My first CD player had an 18 bit digital filter on
the front
end of its DAC. I suspect round-off error to be the primary
reason for initial
disappointment with CD playback. That upsampling has recently
been more
favored than oversampling, suggests the importance of bit
resolution. In my
efforts to determine the difference between these two processes, I
found
synchronous upsampling and oversampling to be the same. The
difference in
sound may be due bit resolution. Oversampling is usually done in
the DAC
presumably at its resolution of 16, 18, 20, or 24 bits.
Currently, the best
external asynchronous resamplers (which are used to do synchronous
upsampling)
have an internal resolution of 28 bits. Jitter reduction may add
to the
improvement in the case of asynchronous upsampling, but that subject
has been
thoroughly covered by others. It is also worthy of note that a CD
player using
a new 32-bit AKM DAC is highly acclaimed now. Some hold that the
higher noise
of analog and the resulting limit on dynamic range diminish or limit
the need
for higher bit resolutions. I believe the resolution of analog is
greater than
its dynamic range. This is the subjective opinion of many.
That a signal can be
extracted from much louder noise background by correlation algorithms
is a very
objective support of the same conclusion.
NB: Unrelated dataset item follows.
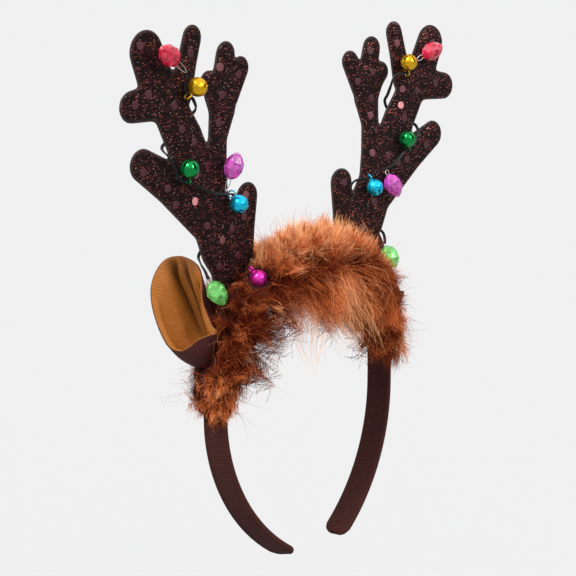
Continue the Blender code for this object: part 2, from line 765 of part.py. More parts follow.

It is evident that a half sampling frequency
waveform (f_{s}/2
= 22.05kHz) is forced into phase with the digital clock and its
amplitude
diminished from its true value by an amount related to the phase
compression.
To what degree are lower frequencies subject to the same effect?
Because of
three-phase ac motors’ reputation for smoothness, I occurred to me that
with a
one third sampling rate signal (f_{s}/3 = 14.7kHz) the 120
degree
separation of sampling vectors would certainly allow for proper phase
and
magnitude representation. From this frequency down, all would be
well in this
regard. Above this frequency, there is the potential for
trouble.
Mathematically, the digital filter was expected to eliminate all of
these
effects, because presumably the error in the signal is contained in the
out-of-band digital images created by sampling. The phase and
magnitude
anomalies would be filtered out along with the unwanted images.
This math
depends on the signal being predictable and steady, however.
Music is
transient by nature. If the signal does not hold steady long
enough for a
reasonable representation of the beat frequencies created by sampling
process,
there may be no certainty that the exact phase and magnitude can be
extracted
from frequencies above f_{s}/3. The importance of the f_{s}/3
frequency
of
14.7
kHz
may
explain
why
some
have noticed the CD medium
to be
deficient and others not. Many do not have hearing above this
frequency due to
the abuse of concerts and other loud music.

Figure 1: F_{s}/2
Polar
Plot - Black arrows show sampling vectors at f_{s}/2
(22.05kHz.) Full phase compression, vectors cannot add to any
other phase. Magnitude trigonometrically related to phase
alignment. |

Figure 2: F _{s}/3 Polar Plot - Black arrows
show sampling vectors at f_{s}/3 (14.7kHz.) Pink and red
vectors show one example of how two sampling vectors can add to any
desired magnitude and phase angle. |

Mention of the transient nature of music affecting
digital
reproduction, suggests another limitation. First consider the
nature of the
digital signal. The time sampled signal is related through a
discrete Fourier
transform to a discrete frequency spectrum. Because the Fourier
transform is
linear, we can break up our music into separate Fourier transforms all
corresponding to different transient segments of the entire
recording. This is
true for the continuous or analog Fourier Transform as well. For
clarity,
let’s define a musical impulse as the smallest transient of music
separated
from the whole that has mathematical significance. Now, having
each musical
impulse in separate sequences of samples, we can analyze each
separately. Now
it is apparent from the properties of the transform and the digital
domain that
the frequency resolution of each musical impulse or transient depends
on its
duration. This is because there are half as many frequencies
represented as
time domain samples. Specifically the lowest represented
frequency and the
separation of discrete frequencies and the resulting frequency
resolution is
the inverse of the transient duration. I.e. a 1ms^{1}
transient can only represent frequencies from 1kHz to 22kHz in 1kHz
steps. A
5ms transient can only resolve frequencies from 200Hz up in 200Hz
steps. A 1s
musical impulse could resolve 1Hz frequency distinctions. This
also implies
that the frequencies of a transient are ambiguous at the first instant
and become
more defined as the transient proceeds. This is an observation
that can be
made by tuning a string on a musical instrument, whether by ear or by
an
electronic tuner. All of the musical impulses in a recording
would have
different resolutions depending on their duration. Because the
information
contained in a transient is proportional to its length, this limitation
is at
first a natural one. These natural signal limitations then are
approximated in
the number of samples allowed by the sampling rate during the
transient. Upon
sampling, it becomes very clear that the limited number of samples
translates
to a similar granularity of frequency resolution. A musical
impulse having
more frequency information than its duration would allow would compress
the extra
frequency information, creating the sort of digital graininess that
many
actually claim to hear. A cymbal crash, resembling white noise of
continuous
frequency, is a prime example of a transient that has more frequency
information than its length will allow after sampling. These
results may seem
odd, but represent the breakdown of wide ranging music into its most
fundamental building blocks. That is, as a whole, the sum of all
the impulses
conveys the sound with all of its apparent frequencies plus added
digital
artifacts.

These thoughts suggest that greater bit resolution and higher sampling rates are indeed desirable after all.

^{1}s is the metric abbreviation
for second; ms is short for millisecond =
1/1000 of a second

Document History

May 23, 2009 Created.

May 23, 2009 Revised.

April 19, 2012 Changed seconds unit from S to s to avoid
confusion with the Siemens unit.

December 2, 2015 Improved formatting.